Кровавый мотылёк. Книга 2. Тень Дэрила Кроу - страница 4



Первую ночь в клинике Дэрил провёл в комнате с решётками на окнах. За стенами раздавались стоны, плач и истеричный смех других пациентов. Кто-то кричал, кто-то выл, кто-то без остановки повторял одно и то же слово. Словно весь ад, существующий на земле, собрался под крышей этого учреждения. Он лежал на койке, не двигаясь, глядя в потолок. Его больше никто не забирал. Он больше никому не был нужен.

На следующее утро начались приступы. Сначала – гнев, вспышки ярости. Он расцарапывал себе руки до крови, а потом просто сидел, наблюдая, как алая жидкость капает с кончиков пальцев на белый пол, оставляя пятна, похожие на цветы. Это почему-то успокаивало. Боль помогала почувствовать, что он ещё живой. Когда врачи пытались с ним говорить, он молчал. Иногда – усмехался. Порой просто пялился в одну точку, словно видел сквозь людей.

А потом пришли сны. Каждую ночь он просыпался в поту, хватаясь за грудь, не понимая, где находится. Во снах он снова и снова видел Мэй.

Его мать стояла в дверном проёме, вся в крови, с пустыми глазницами. Она звала его:

– "Ты ничтожество… ты – ошибка…"

Иногда он видел, как она душила его подушкой, приговаривая:

– "Зачем я тебя родила, чудовище?"

Он пытался закричать, но не мог – во сне его горло будто заливала грязь и пепел.

В других снах она била его ремнём, а затем вдруг превращалась в тёмную тень с красными глазами. Она смеялась, пока он корчился от боли, – смех был как лезвие, царапавшее изнутри. Просыпаясь, он чувствовал не страх – нет. Он чувствовал ярость. Безумную, безысходную ярость на женщину, которая умерла, но продолжала убивать его изнутри.

Со временем сны становились всё более искажёнными. Иногда в них появлялся маленький Рэй, тянущий к нему руки, но каждый раз Мэй оттаскивала мальчика в тьму, бросая Дэрила одного. Он начинал кричать. По-настоящему. Будил весь блок. Тогда его фиксировали, давали уколы.
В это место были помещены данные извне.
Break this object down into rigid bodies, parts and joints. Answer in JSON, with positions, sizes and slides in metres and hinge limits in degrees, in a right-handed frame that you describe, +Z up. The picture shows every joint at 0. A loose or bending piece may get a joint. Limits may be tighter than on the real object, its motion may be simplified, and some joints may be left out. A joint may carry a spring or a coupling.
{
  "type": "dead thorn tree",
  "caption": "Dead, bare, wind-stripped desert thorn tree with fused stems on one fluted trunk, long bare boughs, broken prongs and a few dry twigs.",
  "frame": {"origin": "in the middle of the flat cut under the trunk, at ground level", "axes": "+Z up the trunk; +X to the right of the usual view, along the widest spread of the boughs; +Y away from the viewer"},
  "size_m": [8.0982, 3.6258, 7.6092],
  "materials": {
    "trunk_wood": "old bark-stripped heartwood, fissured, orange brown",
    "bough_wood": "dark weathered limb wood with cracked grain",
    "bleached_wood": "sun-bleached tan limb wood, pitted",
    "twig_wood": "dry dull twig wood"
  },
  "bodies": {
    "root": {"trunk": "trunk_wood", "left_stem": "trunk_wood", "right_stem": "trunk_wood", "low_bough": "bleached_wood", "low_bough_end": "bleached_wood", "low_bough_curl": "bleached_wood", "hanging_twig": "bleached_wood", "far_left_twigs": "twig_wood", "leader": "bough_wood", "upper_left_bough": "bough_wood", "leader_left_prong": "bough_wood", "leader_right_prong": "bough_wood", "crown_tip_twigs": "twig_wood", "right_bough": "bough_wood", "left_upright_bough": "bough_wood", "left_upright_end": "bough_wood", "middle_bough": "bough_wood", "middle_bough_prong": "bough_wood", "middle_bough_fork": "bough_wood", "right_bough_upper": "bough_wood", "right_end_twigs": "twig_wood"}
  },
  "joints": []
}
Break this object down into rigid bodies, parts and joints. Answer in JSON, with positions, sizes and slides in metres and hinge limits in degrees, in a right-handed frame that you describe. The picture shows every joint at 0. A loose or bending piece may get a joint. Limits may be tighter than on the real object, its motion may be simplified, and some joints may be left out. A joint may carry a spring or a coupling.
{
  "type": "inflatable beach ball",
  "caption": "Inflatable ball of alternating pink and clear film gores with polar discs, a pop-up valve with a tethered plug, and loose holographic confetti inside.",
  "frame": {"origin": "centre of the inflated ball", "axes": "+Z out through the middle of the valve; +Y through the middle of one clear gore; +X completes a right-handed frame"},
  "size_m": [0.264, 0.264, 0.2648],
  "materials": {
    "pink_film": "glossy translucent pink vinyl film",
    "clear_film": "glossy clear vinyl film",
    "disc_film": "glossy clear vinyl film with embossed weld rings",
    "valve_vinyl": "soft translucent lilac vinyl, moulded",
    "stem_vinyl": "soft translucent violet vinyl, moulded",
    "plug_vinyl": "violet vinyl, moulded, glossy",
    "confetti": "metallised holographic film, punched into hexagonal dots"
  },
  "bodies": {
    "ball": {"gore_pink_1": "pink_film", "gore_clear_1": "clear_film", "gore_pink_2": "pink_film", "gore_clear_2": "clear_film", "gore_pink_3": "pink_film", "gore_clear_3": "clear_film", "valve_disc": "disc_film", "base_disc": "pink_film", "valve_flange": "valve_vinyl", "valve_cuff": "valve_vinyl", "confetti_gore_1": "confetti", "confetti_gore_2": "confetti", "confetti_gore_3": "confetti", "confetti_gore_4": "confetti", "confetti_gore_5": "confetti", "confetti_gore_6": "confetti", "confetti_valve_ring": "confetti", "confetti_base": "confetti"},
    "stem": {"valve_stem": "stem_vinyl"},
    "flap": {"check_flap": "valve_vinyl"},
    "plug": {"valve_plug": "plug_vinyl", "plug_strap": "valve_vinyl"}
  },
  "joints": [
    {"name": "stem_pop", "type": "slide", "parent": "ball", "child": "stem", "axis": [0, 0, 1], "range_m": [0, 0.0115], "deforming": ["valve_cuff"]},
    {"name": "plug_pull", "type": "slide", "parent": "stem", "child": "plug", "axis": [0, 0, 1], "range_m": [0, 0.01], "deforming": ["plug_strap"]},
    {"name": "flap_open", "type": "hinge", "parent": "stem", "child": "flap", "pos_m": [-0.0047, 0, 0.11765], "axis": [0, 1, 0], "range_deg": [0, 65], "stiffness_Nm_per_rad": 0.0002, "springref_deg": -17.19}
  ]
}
Но сны возвращались. С каждой неделей он становился тише, замкнутее, но внутри что-то продолжало нарастать – как кипящая смола, чёрная и обжигающая.

Когда его впервые увидел Эдвард Миллер, молодой профессор-психолог с тетрадью в руках и мягким голосом, Дэрил сидел в углу комнаты и рисовал мотыльков. Он царапал их на стенах, на полу, на собственных руках.

Эдвард присел рядом.

– Тебя зовут Дэрил. Верно?

Мальчик не ответил. Только продолжил царапать.
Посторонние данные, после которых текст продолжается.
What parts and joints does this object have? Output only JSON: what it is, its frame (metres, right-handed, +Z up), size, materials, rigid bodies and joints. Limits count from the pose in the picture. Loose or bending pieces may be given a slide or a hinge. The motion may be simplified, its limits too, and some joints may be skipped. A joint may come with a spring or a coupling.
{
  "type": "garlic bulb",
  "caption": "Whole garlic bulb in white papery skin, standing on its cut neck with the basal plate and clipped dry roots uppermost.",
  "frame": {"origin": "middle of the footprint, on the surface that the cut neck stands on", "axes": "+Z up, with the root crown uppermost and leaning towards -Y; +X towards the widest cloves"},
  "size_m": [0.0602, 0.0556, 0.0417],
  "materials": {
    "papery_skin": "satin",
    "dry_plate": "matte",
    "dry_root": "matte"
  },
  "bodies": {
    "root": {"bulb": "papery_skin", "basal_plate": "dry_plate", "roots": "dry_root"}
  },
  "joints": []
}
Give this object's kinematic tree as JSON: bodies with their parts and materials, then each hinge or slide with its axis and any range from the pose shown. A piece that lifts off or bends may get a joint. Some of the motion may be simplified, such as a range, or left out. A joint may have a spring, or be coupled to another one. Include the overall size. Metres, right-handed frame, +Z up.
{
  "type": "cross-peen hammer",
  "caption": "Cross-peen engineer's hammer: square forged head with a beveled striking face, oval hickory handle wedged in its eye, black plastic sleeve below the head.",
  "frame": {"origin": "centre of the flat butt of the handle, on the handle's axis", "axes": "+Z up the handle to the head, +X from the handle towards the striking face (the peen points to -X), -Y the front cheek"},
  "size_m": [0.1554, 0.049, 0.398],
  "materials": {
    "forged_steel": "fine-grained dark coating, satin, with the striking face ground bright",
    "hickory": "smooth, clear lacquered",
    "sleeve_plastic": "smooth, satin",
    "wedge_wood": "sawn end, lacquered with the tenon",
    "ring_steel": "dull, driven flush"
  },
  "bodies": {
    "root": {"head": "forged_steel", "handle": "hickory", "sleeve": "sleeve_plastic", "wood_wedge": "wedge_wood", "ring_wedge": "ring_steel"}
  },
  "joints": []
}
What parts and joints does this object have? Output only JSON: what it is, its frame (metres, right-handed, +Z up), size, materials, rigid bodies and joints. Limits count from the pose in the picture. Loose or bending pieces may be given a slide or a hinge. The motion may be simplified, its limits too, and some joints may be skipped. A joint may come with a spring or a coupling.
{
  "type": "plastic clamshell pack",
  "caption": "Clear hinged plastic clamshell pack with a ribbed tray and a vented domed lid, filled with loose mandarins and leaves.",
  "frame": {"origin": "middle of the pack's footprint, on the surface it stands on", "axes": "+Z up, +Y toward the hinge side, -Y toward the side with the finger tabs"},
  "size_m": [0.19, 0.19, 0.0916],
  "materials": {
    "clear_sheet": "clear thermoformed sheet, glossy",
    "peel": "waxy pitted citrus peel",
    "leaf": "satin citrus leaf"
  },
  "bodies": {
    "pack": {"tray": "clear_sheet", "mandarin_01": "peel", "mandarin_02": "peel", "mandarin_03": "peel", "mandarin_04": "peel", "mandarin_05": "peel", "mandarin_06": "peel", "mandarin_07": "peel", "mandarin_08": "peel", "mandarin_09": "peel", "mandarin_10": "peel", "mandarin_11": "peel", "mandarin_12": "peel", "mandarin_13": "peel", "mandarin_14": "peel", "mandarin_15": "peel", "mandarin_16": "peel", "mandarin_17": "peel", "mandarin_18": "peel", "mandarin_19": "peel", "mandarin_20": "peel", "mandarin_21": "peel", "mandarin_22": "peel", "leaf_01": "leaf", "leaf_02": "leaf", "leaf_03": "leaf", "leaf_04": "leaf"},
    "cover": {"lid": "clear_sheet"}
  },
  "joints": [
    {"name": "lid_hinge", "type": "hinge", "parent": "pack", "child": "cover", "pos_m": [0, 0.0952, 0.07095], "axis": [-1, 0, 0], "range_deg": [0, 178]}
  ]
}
– Почему мотыльки? – осторожно спросил Миллер.

Дэрил замер. А затем, не поворачиваясь, хрипло произнёс:

– Они летают к свету… а потом сгорают. Потому что свет – это ложь.

Миллер записал эту фразу в тетрадь и в тот момент понял: он столкнулся с чем-то, что может изменить его жизнь. Или сломать её.

Клиника, где лечили "сломанных", оказалась местом, где ломали окончательно. Несмотря на белые стены, запах лекарств и улыбки на лицах некоторых сотрудников, внутри всё гнило.

Те, кто приходил сюда "исцелять", часто забывали, что перед ними – дети. Или, может, просто не считали их достойными этого слова.

– Смотри, уродец снова себе кожу дерёт, – услышал однажды Дэрил от женщины в синем халате, проходившей мимо его палаты.

– Страшный до чёртиков. Мать, наверное, с таким и спилась, – ответила ей вторая, моложе.

Они смеялись, не зная, что мальчик слышит. Он слышал всё. Всегда.

Однажды когда другой мальчик – Джонатан, лет на пять старше – плюнул в него и сказал:

– Лучше бы тебя сдали на опыты, – Дэрил не ответил. Он просто смотрел.